How to Become a Chief Data Officer: Understanding Data’s Role in the C-Suite

Tuesday, April 28, 2020TOPICS: Leadership

A woman works on a laptop in her office

How important has data become to corporations? Consider that Ford Motor Co. no longer considers itself an automaker, but rather a data company similar to Facebook. According to Ford CEO Jim Hackett, the company’s future profits depend not on selling cars, but on monetizing the data it collects about its customers.

Ford is far from the only company that considers data its most valuable asset. According to BizTech, the collection, analysis and application of data “will be vital in helping businesses improve operations and deliver on customer expectations.” Responsibility for converting a company’s raw data into monetizable business intelligence falls to the chief data officer, a top-level role that didn’t exist just two decades ago but now is among the most important positions in an organization.

For many data professionals, the chief data officer role is seen as the pinnacle of their careers. However, the position is so new that many are uncertain about how to become a chief data officer.

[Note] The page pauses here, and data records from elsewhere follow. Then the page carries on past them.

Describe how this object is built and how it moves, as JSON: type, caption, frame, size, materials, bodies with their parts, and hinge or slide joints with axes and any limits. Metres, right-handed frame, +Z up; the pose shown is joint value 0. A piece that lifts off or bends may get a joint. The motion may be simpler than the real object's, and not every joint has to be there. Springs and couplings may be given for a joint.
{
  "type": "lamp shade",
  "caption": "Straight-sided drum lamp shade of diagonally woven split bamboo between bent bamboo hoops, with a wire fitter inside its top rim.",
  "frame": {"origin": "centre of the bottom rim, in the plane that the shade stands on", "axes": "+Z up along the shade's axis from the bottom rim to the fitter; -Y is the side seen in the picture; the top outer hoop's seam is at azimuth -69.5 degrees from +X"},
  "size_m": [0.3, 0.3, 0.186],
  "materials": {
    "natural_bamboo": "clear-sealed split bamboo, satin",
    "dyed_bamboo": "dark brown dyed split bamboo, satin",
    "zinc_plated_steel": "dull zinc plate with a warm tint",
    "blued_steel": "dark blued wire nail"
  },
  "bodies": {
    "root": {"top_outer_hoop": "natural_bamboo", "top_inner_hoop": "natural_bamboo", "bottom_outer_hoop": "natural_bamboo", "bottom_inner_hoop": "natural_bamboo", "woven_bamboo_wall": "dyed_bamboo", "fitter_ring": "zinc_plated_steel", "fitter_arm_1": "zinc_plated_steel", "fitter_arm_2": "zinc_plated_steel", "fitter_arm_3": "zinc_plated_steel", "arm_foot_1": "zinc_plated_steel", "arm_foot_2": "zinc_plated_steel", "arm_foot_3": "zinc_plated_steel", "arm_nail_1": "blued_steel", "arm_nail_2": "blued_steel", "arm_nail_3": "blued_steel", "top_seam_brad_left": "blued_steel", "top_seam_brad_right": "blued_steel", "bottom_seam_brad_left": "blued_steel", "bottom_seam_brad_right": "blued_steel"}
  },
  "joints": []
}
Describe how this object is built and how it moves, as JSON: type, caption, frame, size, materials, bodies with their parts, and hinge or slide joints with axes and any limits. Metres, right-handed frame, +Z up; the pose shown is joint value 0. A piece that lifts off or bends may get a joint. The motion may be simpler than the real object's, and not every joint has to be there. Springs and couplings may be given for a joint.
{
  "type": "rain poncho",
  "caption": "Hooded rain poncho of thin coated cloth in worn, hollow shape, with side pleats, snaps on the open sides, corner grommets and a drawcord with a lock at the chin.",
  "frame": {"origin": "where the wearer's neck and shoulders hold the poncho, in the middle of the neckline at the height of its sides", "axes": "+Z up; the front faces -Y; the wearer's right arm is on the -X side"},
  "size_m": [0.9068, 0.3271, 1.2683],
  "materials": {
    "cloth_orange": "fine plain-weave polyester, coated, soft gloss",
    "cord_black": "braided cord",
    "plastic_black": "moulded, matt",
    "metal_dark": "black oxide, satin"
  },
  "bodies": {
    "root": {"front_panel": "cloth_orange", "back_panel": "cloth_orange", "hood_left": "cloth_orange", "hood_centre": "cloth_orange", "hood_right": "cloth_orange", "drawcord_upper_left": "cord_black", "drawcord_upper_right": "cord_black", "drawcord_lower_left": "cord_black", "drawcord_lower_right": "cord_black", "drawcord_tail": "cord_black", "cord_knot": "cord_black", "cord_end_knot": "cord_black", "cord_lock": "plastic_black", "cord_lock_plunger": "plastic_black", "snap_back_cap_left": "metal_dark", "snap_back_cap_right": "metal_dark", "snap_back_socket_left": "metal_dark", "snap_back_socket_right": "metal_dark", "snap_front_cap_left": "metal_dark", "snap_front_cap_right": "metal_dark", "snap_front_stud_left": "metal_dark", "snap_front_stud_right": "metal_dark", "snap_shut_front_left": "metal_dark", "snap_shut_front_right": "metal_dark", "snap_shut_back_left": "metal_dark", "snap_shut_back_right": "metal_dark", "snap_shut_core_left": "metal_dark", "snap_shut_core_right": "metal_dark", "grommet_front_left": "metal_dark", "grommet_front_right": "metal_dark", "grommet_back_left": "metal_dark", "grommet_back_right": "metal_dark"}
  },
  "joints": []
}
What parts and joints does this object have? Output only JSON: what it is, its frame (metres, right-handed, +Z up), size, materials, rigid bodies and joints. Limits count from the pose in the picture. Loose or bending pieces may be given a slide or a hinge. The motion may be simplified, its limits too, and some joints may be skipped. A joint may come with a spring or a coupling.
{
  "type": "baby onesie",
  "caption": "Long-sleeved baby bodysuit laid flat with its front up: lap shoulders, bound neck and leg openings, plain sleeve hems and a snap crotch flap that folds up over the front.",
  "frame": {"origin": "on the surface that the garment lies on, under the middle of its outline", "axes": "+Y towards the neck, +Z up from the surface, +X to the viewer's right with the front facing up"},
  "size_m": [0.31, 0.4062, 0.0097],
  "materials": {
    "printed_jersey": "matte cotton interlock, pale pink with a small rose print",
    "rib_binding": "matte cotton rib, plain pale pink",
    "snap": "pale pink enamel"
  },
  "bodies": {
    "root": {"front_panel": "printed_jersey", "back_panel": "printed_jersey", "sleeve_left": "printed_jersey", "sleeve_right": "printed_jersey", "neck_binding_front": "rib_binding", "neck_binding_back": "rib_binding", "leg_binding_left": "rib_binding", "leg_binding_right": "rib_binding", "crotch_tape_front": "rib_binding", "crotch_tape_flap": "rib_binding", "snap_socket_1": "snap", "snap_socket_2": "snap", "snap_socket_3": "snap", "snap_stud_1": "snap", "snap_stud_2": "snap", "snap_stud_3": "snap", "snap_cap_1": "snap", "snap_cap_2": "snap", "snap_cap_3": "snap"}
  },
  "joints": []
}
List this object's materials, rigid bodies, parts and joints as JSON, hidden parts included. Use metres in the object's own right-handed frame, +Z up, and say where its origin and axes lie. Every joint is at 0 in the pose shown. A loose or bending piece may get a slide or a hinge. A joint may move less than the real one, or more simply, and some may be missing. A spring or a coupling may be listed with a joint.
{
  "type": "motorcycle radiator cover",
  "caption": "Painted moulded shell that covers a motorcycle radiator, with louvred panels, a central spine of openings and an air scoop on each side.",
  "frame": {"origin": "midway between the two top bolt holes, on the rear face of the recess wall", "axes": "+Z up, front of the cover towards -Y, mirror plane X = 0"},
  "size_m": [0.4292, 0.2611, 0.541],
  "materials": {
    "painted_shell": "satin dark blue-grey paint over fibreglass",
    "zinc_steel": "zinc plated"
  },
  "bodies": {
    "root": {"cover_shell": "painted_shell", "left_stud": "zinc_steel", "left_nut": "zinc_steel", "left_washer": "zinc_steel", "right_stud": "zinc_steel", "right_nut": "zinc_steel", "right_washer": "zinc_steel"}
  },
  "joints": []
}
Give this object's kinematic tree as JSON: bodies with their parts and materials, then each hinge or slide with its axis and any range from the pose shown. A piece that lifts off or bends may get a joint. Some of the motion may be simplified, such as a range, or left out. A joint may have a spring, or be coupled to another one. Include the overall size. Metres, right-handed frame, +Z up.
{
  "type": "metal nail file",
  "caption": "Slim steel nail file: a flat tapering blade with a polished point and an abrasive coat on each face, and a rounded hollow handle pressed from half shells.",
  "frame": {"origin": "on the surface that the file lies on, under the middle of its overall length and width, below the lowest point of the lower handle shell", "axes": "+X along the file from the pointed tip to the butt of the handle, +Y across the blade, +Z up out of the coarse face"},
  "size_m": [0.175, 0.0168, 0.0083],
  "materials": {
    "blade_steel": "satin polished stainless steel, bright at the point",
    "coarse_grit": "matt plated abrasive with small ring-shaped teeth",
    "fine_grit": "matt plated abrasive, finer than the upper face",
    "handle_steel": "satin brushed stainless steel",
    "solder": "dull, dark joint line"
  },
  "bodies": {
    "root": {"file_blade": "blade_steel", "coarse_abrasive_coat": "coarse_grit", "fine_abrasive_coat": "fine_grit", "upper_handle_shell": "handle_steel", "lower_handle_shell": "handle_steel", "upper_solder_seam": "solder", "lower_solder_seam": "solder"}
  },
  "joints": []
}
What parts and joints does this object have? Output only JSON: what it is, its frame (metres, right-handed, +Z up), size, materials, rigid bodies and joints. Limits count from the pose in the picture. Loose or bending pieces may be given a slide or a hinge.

What Is a Chief Data Officer?

Companies of all sizes and across industries recognize the chief data officer’s importance to their success, yet as Forbes points out, there is very little agreement about the duties and responsibilities of the position:

  • Is technological expertise more important than business acumen?
  • How much responsibility should the position bear for data governance?
  • Who does the chief data officer report to?

This lack of clarity hasn’t slowed the growth in the number of companies appointing chief data officers. Capital One initially created the position in 2002, when Cathryne Clay Doss became the first person known to hold the title. In 2005, only 1 percent of corporations had a chief data officer, according to Dataversity. By 2012, chief data officers were present in 12 percent of Fortune 1000 companies; just six years later, the position was in place at 67.9 percent of firms surveyed by NewVantage Partners. 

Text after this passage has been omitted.